Up and at it, and on the bus by 7:00 am, we are off to meet our patients. We’re only about 2 miles from the hospital. Wow, its a beautiful, new facility! We were greeted by 60 patients and their families (the rest showed up over the course of the day). They were anxious, apprehensive and excited to see us and we were thrilled to see them, too. They came from all over the region, including small villages of native peoples (The Embera) who speak their own language. The new hospital was a treat for the experienced Rotaplast medical staff. The facility is new, clean, well equipped, with lots of power, and brand new OR equipment. Our doctors are delighted with room enough for three OR tables to be in service a one time. The local staff are competent, helpful and very hospitable.

Each patient was registered (Craig, Molly and Victoria), photographed (Millie), and examined for vital signs, current conditions and medical history, plus planning by the medical team for the surgeries needed. We saw 92 people.

Because of the ‘hurry up and wait’ factor none of the families left the building for fear of missing something. By the end of the day, many folks were hungry, thirsty and very tired. Imagine many tired children with no place to nap. Still families were exceptionally patient. The schedule was set at the end Clinic Day so that families could plan for their accommodations. The accommodations and food are an economic hardship for these hopeful families.

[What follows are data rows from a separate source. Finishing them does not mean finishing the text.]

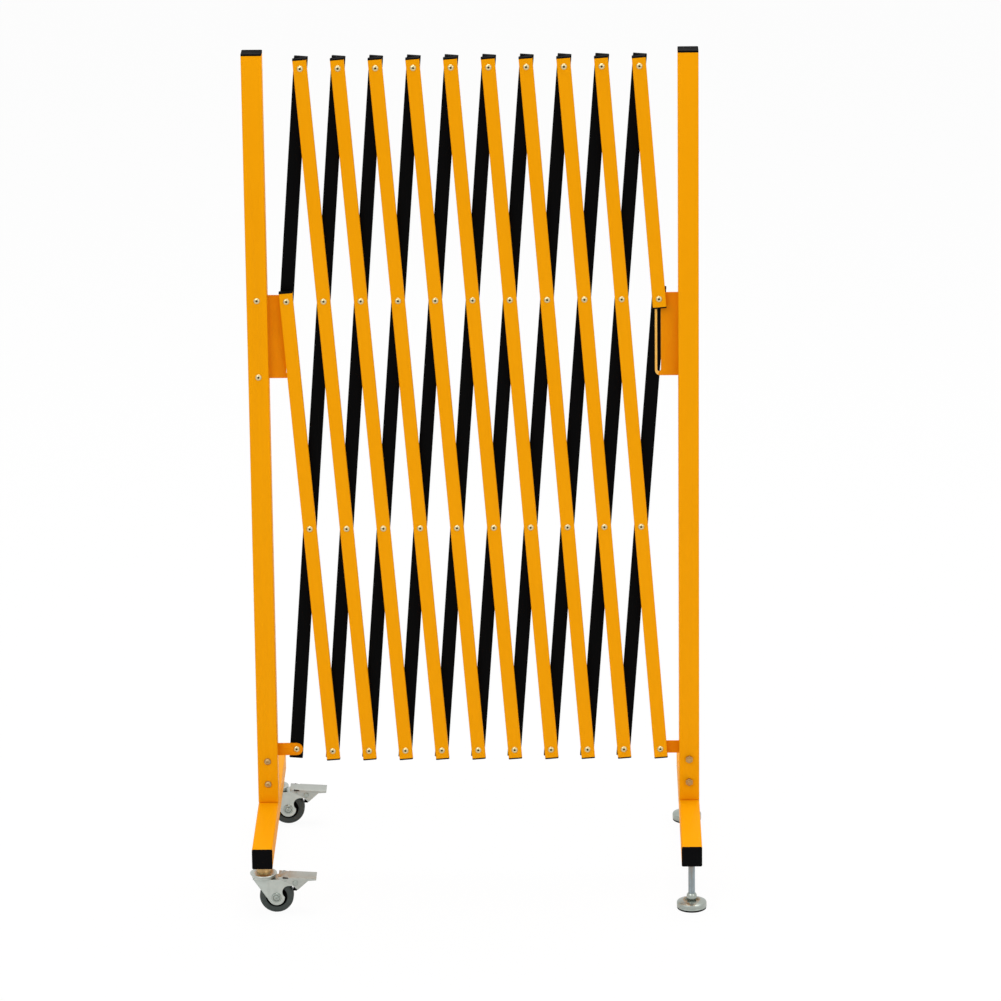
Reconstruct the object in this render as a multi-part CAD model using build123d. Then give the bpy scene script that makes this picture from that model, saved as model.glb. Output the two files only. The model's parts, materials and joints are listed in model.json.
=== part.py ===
from build123d import *
import math
import os

# An expandable safety barrier: two square posts joined by a scissor lattice of flat bars.
# Millimetres. X runs from the caster post to the levelling post, Y from front to rear, Z up.
# The origin is at the middle of the footprint, on the floor. The barrier is drawn closed up.

# Scissor lattice
cell_count = 10
row_count = 4
first_row = 0
slot_row = 2
hole_spacing = 349.0
closed_half_pitch = 27.2
bar_width = 20.0
bar_thickness = 10.0
bar_wall = 1.2
bar_overhang = 13.0
cap_thickness = 1.5
rivet_radius = 2.5
rivet_head_radius = 5.0
rivet_head_height = 1.8
shank_sides = 6
head_sides = 8
nut_sides = 6
turned_sides = 24
rivet_clearance = 0.08
rivet_end_play = 0.15
sheet_clearance = 0.3

# Posts
post_size = 30.0
post_wall = 1.5
post_corner = 2.0
post_height = 1144.0
pivot_offset = 43.0
lowest_pivot_height = 80.0

# Steel plates that carry the lattice
plate_thickness = 2.0
tab_height = 19.0
plate_above_pivot = 7.5
plate_below_pivot = 118.5
plate_overhang = 6.0
plate_corner = 8.0
leaf_half_width = 9.0
slot_clearance = 0.15
slot_run = 109.5
plate_rivet_radius = 2.4
plate_rivet_head_radius = 5.0
plate_rivet_inset = 5.0

# Feet
foot_length = 428.0
foot_end_inset = 26.0
stub_clearance = 0.25
stub_height = 85.0
plug_head = 3.0
plug_depth = 14.0
plug_chamfer = 1.0
bolt_radius = 3.0
bolt_head_radius = 5.2
bolt_head_height = 3.6
bolt_nut_width = 10.0
bolt_nut_height = 5.0
bolt_end = 2.0
bolt_clearance = 0.2
low_bolt_height = 29.5
bolt_spacing = 36.0

# Casters
wheel_radius = 25.0
tyre_width = 18.0
tyre_depth = 6.5
tyre_shoulder = 3.0
tyre_shoulder_taper = 27
hub_width = 21.0
axle_radius = 4.0
axle_head_radius = 6.5
axle_head_height = 2.4
axle_clearance = 0.08
trail = 19.0
fork_gap = 22.0
fork_sheet = 1.5
fork_top = 53.0
fork_reach = 15.5
fork_boss_radius = 12.0
fork_arm_depth = 10.0
fork_arch = 9.0
race_radius = 20.0
race_rim_radius = 17.0
race_rim = 2.5
race_height = 6.0
stem_radius = 5.0
stem_flange_radius = 12.0
stem_flange = 2.4
stem_boss_radius = 9.0
stem_boss_height = 14.0
stem_head_radius = 7.0
stem_head = 2.6
stem_nut_width = 17.0
stem_nut_height = 8.0
stem_end = 3.0
pedal_pivot_x = 47.0
pedal_pivot_drop = 4.5
pedal_pin_radius = 2.0
pedal_pin_end = 1.6
pedal_sheet = 1.5
pedal_side_clearance = 0.5
pedal_start = 3.5
pedal_end = 78.0
pedal_start_rise = 4.8
pedal_end_rise = 1.5
pedal_end_depth = 4.5
pedal_tip_x = 50.5
pedal_tip_drop = 17.0
pedal_heel_x = 66.0
shoe_width = 16.0
shoe_gap = 3.9
shoe_drop = 19.5
shoe_top_x = 53.0

# Levelling feet
stud_radius = 5.0
stud_clearance = 0.08
stud_top = 90.0
stud_nut_width = 16.0
stud_nut_height = 8.0
collar_radius = 7.0
collar_height = 18.0
collar_thickness = 6.0
pad_radius = 22.0
pad_wall = 1.6
pad_rubber = 3.0
pad_rubber_inset = 0.5
pad_rim = 8.0
pad_dome_base = 14.5

# Sizes that follow from the ones above
closed_angle = math.degrees(math.asin(closed_half_pitch / hole_spacing))
foot_clearance_height = (
    fork_top + race_height + rivet_end_play + stem_flange + stem_boss_height
)
row_rise = hole_spacing * math.cos(math.radians(closed_angle))
layer_gap = plate_thickness + 2 * sheet_clearance
layer_inner = layer_gap / 2
layer_outer = layer_inner + bar_thickness
post_bottom = foot_clearance_height + post_size
post_inner = post_size - 2 * post_wall
lowest_pivot_z = post_bottom + lowest_pivot_height
slot_pivot_z = lowest_pivot_z + slot_row * row_rise
post_span = 2 * pivot_offset + 2 * cell_count * closed_half_pitch
left_post_x = -(post_span + pad_radius - race_radius) / 2
right_post_x = left_post_x + post_span
stand_y = foot_length / 2 - foot_end_inset
hole_radius = rivet_radius + rivet_clearance


def columns(row):
    """How many pivots a row of the lattice has: the odd rows sit between the even ones."""
    return cell_count + 1 - row % 2


def pivot(row, column):
    """Where a pivot of the closed lattice lies, as X and Z."""
    x = left_post_x + pivot_offset + closed_half_pitch * (2 * column + row % 2)
    return x, lowest_pivot_z + row_rise * row


def bar_pivots(number, lean):
    """The pivots that a bar passes through, lowest first. Lean is -1 for the front bars, 1 for the rear."""
    lowest_column = number + 1 if lean < 0 else number - 1
    found = []
    for row in range(row_count):
        column = lowest_column + lean * ((row + (lean < 0)) // 2)
        if 0 <= column < columns(row):
            found.append((row, column))
    return found


def shank(radius):
    """The outline of a pin or a rivet's shank. It stays inside the radius."""
    return RegularPolygon(radius, shank_sides)


def pin_hole(radius):
    """The outline of a hole that clears every shank of this radius."""
    return RegularPolygon(radius, shank_sides, major_radius=False)


def head_outline(radius):
    """The outline of a small round head."""
    return RegularPolygon(radius, head_sides)


def turned(radius):
    """The outline of a turned or moulded round. Its flats are too narrow to see."""
    return RegularPolygon(radius, turned_sides)


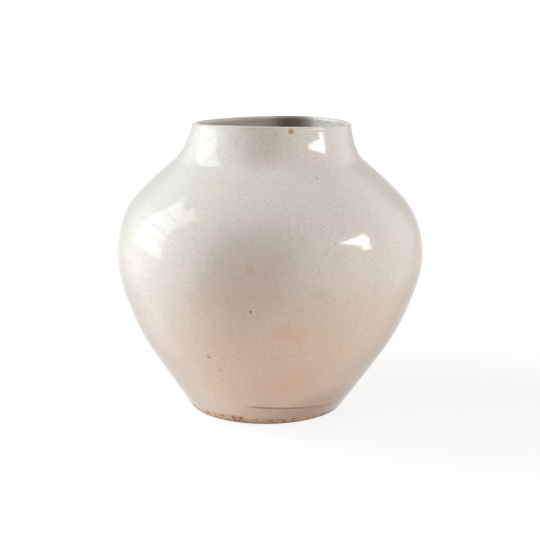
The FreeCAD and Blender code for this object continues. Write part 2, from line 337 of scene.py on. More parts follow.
def dent(height, angles):
    """How far the outer wall lies inside the solid."""
    sunk = wave_dent(height, angles)
    sunk = sunk + SEAM_DIP * hollow_at(height, SEAM_MIDDLE, SEAM_SPREAD)
    sunk = sunk + NECK_DIP * hollow_at(height, NECK_MIDDLE, NECK_SPREAD)
    return sunk + line_dent(height, angles)


def finger_ridge(height, angles):
    """How far the finger ridges of the inner wall stand in or out."""
    swing = FINGER_SWING * np.sin(3 * angles)
    return FINGER_DEPTH * np.sin(2 * np.pi * height / FINGER_PITCH + angles + swing)


print("the seam is pressed in %.2f mm on average" % (np.mean(dent(SEAM_MIDDLE, ray_angles)) / MM))

# %% [markdown]
# ## Rows of points
#
# Every piece of a jar is a section carried round an axis. A screw modifier would make true circles, but
# these rings wander and carry dents, so arrays work them out. The section is a list of rows, each one ring
# of points.

# %% Rings and heights
JOINT_FINE = 0.3 * MM


def around(count):
    """Angles of the points of a ring."""
    return np.linspace(0, 2 * np.pi, count, endpoint=False)


def row(angles, height, radius, x=0.0, y=0.0):
    """One ring of points about a centre."""
    points = np.empty((len(angles), 3))
    points[:, 0] = x + radius * np.cos(angles)
    points[:, 1] = y + radius * np.sin(angles)
    points[:, 2] = height
    return points


def levels(low, high, step):
    """Heights from low to high, closer together at both ends so that neighbouring skins meet smoothly."""
    count = max(2, round((high - low) / step))
    middle = np.linspace(low, high, count + 1)
    return np.concatenate([[low, low + JOINT_FINE], middle[1:-1], [high - JOINT_FINE, high]])


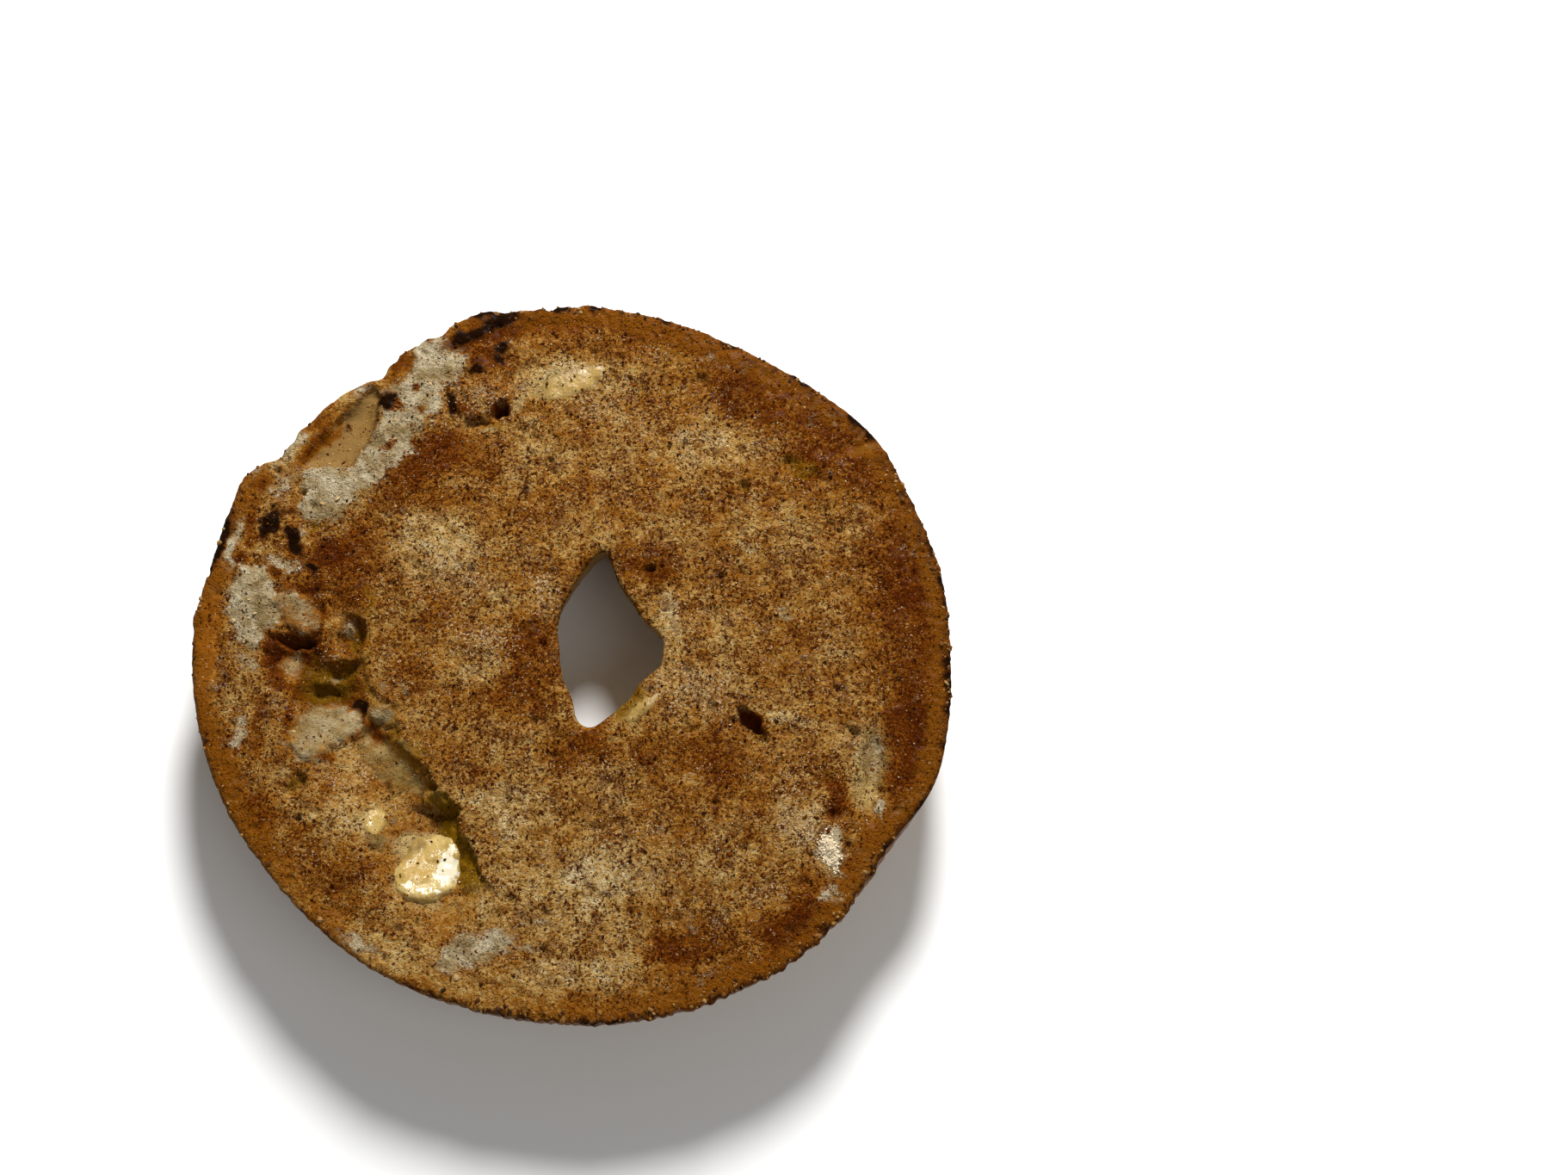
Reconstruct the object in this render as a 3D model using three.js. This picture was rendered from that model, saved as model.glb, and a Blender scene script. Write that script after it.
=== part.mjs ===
// The bottom half of a toasted bagel, lying on its flat base with the cut face up, and butter melting on it.
// Millimetres, +Z up. The origin is on the surface that the half rests on, under the middle of its outline.
// The bread is one solid, baked in one piece. Each lump of butter or sugar on it is a solid of its own.
import * as THREE from "three";

// Driving dimensions.
const CUT_HEIGHT = 20; // height of the knife cut above the base
const OUTER_TUCK = 17; // how far the crust curls in under the outer rim
const HOLE_TUCK = 8; // how far the hole widens from the cut down to the base
const CRUST_FULLNESS = 2.3; // superellipse power of the crust's section: 2 is round, more is fuller
const HOLE_FULLNESS = 1.5; // the same for the wall of the hole
const RIM_BULGE = 0.7; // how far the crust swells out below the cut rim
const HOLE_CENTRE = new THREE.Vector2(5.5, 1.4);
const MERIDIANS = 112;
const CUT_RINGS = 15;
const CRUST_RINGS = 7;
const HOLE_RINGS = 5;
const SEAT_GAP = 0.35; // clearance between the bread and what lies on it

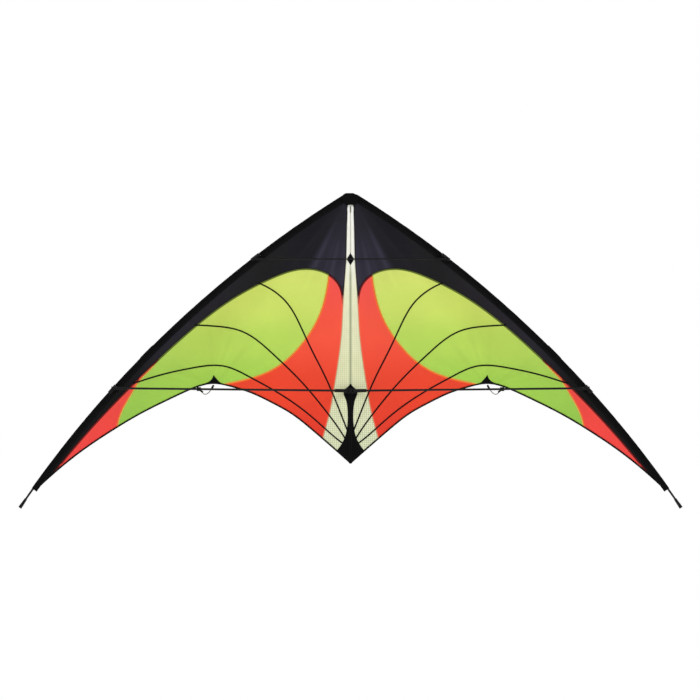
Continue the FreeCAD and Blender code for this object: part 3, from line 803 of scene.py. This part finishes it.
def sweep_bow(name, profile, low, high, material, bulge=None, step=4.0):
    """A closed profile of (radius, y) points carried along the bow from the angle low to high, capped."""
    count = max(4, int((high - low) * AXIS_R / step))
    verts, uv = [], []
    n = len(profile)
    sides = [math.dist(profile[i], profile[(i + 1) % n]) for i in range(n)]
    lengths = np.concatenate([[0], np.cumsum(sides)])[:-1]
    for i in range(count + 1):
        a = low + (high - low) * i / count
        for j, (r, y) in enumerate(profile):
            if bulge:
                r, y = bulge(a, r, y, i / count)
            x, z = on_bow(a, r)
            verts.append((x, y, z))
            uv.append((a * AXIS_R, lengths[j]))
    faces = []
    for i in range(count):
        for j in range(n):
            k = (j + 1) % n
            faces.append((i * n + j, i * n + k, (i + 1) * n + k, (i + 1) * n + j))
    faces.append(tuple(range(n - 1, -1, -1)))
    faces.append(tuple(count * n + j for j in range(n)))
    pair = mirrored(name, verts, faces, uv, {}, material)
    for o in pair:
        MADE[o.name] = o
        make_outward(o)
    return pair


def make_outward(o):
    """Turn all faces of a closed mesh to look outwards."""
    bm = bmesh.new()
    bm.from_mesh(o.data)
    bmesh.ops.recalc_face_normals(bm, faces=bm.faces)
    bm.to_mesh(o.data)
    bm.free()


SLEEVE_R, SLEEVE_TURN = 3.7, 152


def closed_profile(half):
    """A profile from its back half, as distances in from the edge and from the tube's axis in depth."""
    return [(R - r, LE_Y + y) for r, y in half] + [(R - r, LE_Y - y) for r, y in reversed(half)]


def sleeve_profile():
    """Tube around the rod that closes into a flat sewn hem."""
    turns = [math.radians(SLEEVE_TURN * (i / 9 - 1)) for i in range(19)]
    around = [(AXIS_R + SLEEVE_R * math.cos(t), LE_Y + SLEEVE_R * math.sin(t)) for t in turns]
    return around + closed_profile([(8.1, 1.15), (9.4, 0.8), (12.0, 0.72), (14.2, 0.8), (14.9, 0.6)])


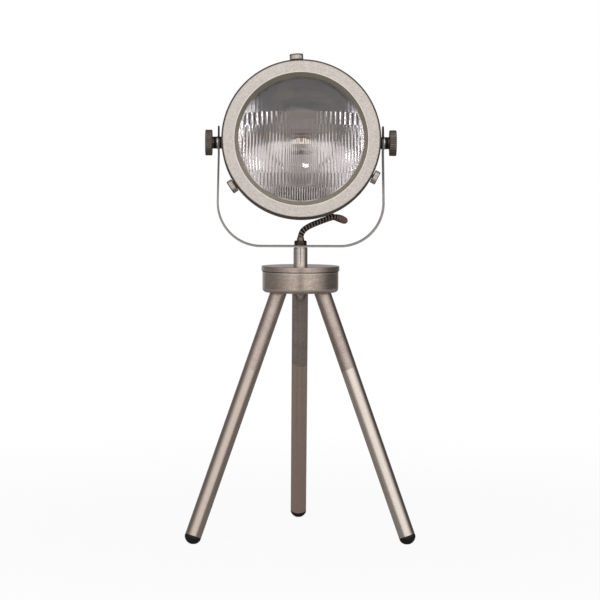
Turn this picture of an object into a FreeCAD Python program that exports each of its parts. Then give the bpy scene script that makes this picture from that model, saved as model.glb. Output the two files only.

A lovely woman, Maria, with a beautiful necklace and earrings. She needed a bone graft not a palate surgery and was turned down because we didn’t have the specialist. One of our nurses, Margo, called around to other hospitals and got a maxillfacial surgeon to do it. Just as she was leaving in tears, Margo went running out to the parking lot and nearly tackled her. The good news changed the tears from heartbreak to happiness. She was SO happy she came to the ‘front desk’ and gave the earrings to Victoria, a Rotarian from San Rafael, who checked her in, and gave Millie the necklace! She will bring her more jewelry next week when her surgery is scheduled. Maria makes this jewelry by hand (sewing).

This is usually a day of hard work and our mission was no exception. I’ve noticed no one is afraid of hard work! We will spend 10 days with our new community!